Denton Record-Chronicle

Retired Air Force Capt. Mike Phillips’ plan seemed solid: Collect old pickup trucks, mostly GMC with a few Chevrolets, and rent them to producers for use in Hollywood movies. Most of the pickups they had been using were too nice and clean, Phillips said.

Phillips, 75, planned to offer pickups in various conditions and began traveling around the country in the early 1990s after he retired to find them.

But he didn’t account for the fact that most movies are made in Hollywood, making it financially difficult for him to get his pickups from Texas to California. Of course, it didn’t stop him from collecting them. Phillips’ passion for old pickups began when he was a child in the 1950s.

“It’s just because the exhilaration from flying is the same you get from an old truck,” Phillips said. “You see a person driving down the road in an old truck, and they’re grinning from ear to ear.”

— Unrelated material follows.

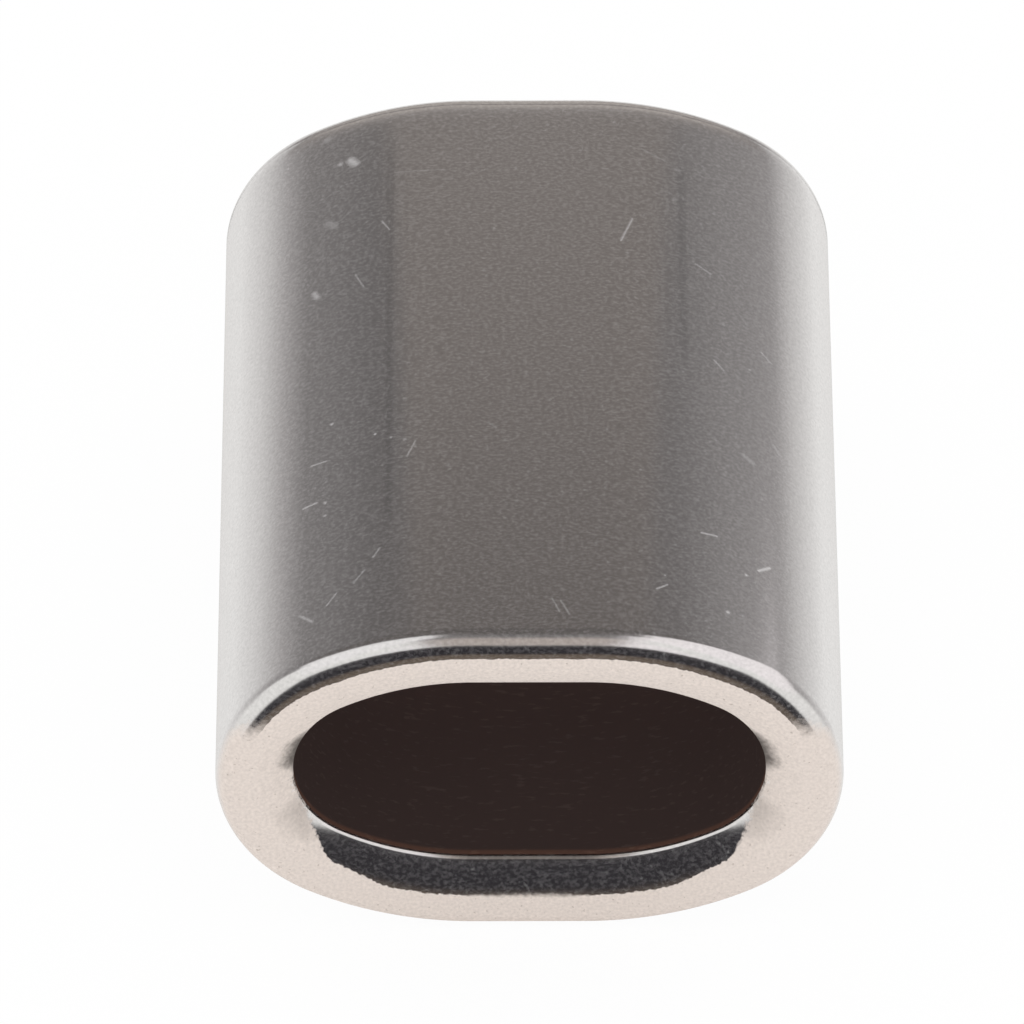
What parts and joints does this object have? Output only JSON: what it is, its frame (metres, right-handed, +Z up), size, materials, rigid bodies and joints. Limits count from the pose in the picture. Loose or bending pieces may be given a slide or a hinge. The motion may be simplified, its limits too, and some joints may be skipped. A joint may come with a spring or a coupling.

Phillips has collected about 100 pickups, primarily from the early 1950s, over the past 30 years. Now, due to health issues, he’s selling his collection as part of an online auction hosted by VanDerBrink Auctions.

The online auction ends Sunday and includes rare pickups with 9-foot boxes and five-window cabs. Phillips’ mission is for them to find homes with people who will restore them, possibly customize them or use them in rat rod projects, according to the online auction site.

It’s a collection the EF-3 tornado barely missed in late May when it hit Valley View and damaged nearly 500 homes in the small community of about 800 people.

“That tornado came through and picked up my stock trailer and threw it into an RV and knocked it on the side,” Phillips said. “But it didn’t hurt the old trucks. They weigh a ton compared to the new ones.”

Though it’s been a long time ago, Phillips, who was born in the late 1940s, still recalls seeing a Model A pickup for the first time as a child. His father, an Air Force pilot who flew a B-47 Stratojet in World War II, was stationed at the Air Force base in Wichita Falls, where Phillips said all these Models A and T pickups could be seen around town and on old farms around the area.

In 1968, Phillips moved to Denton County, went to school and graduated from North Texas State University — now the University of North Texas — and became a fighter pilot in Vietnam. He flew an F-4 Phantom II. His brother, also a pilot, flew an F-11 Tiger.

At the time, Phillips’ grandfather had told him he had an old Model A engine out in the hay barn. Phillips took it and put it in a 55-gallon barrel with brake fluid and kerosene to keep it from rusting and went off to fight in the war.

Twenty years later, Phillips began collecting old pickups to rent to movie companies. He settled on GMC for the most part because he said the company had introduced a full-pressure insert bearing motor that didn’t require someone skilled in metallurgy to pour molten hot metal for the pour bearings. Instead, the Detroit truck company had designed bearings that could be inserted into the motor. It made them easier to change.

Phillips would drive around and see an old pickup in someone’s yard, pull over and find out if they were interested in selling. If not, he’d leave a business card for them in case they changed their minds.

“You could do that back then,” Phillips said. “I don’t think I would try that anymore.”

Phillips eventually shifted gears and started responding to advertisements placed in car and truck magazines and used the internet before it became a cesspool of opinion.

But the GMC pickups from the 1950s were harder for him to find than Chevys.

Over the years, Phillips would do his collecting in between raising Longhorn cattle off FM2450 on the outskirts of Sanger. He lined up his pickups in the pasture. They could be seen from the road. People would often leave notes on the gates to see if he was interested in selling, according to an early June press release.

Phillips’ answer was always no — until he started having medical issues.

And while he’s selling his prized collection, Phillips managed to keep one thing from the auction block.

“The Model A engine is still in a footlocker in the barn,” said Phillips, who rebuilt it. “I keep it for my son and grandsons.”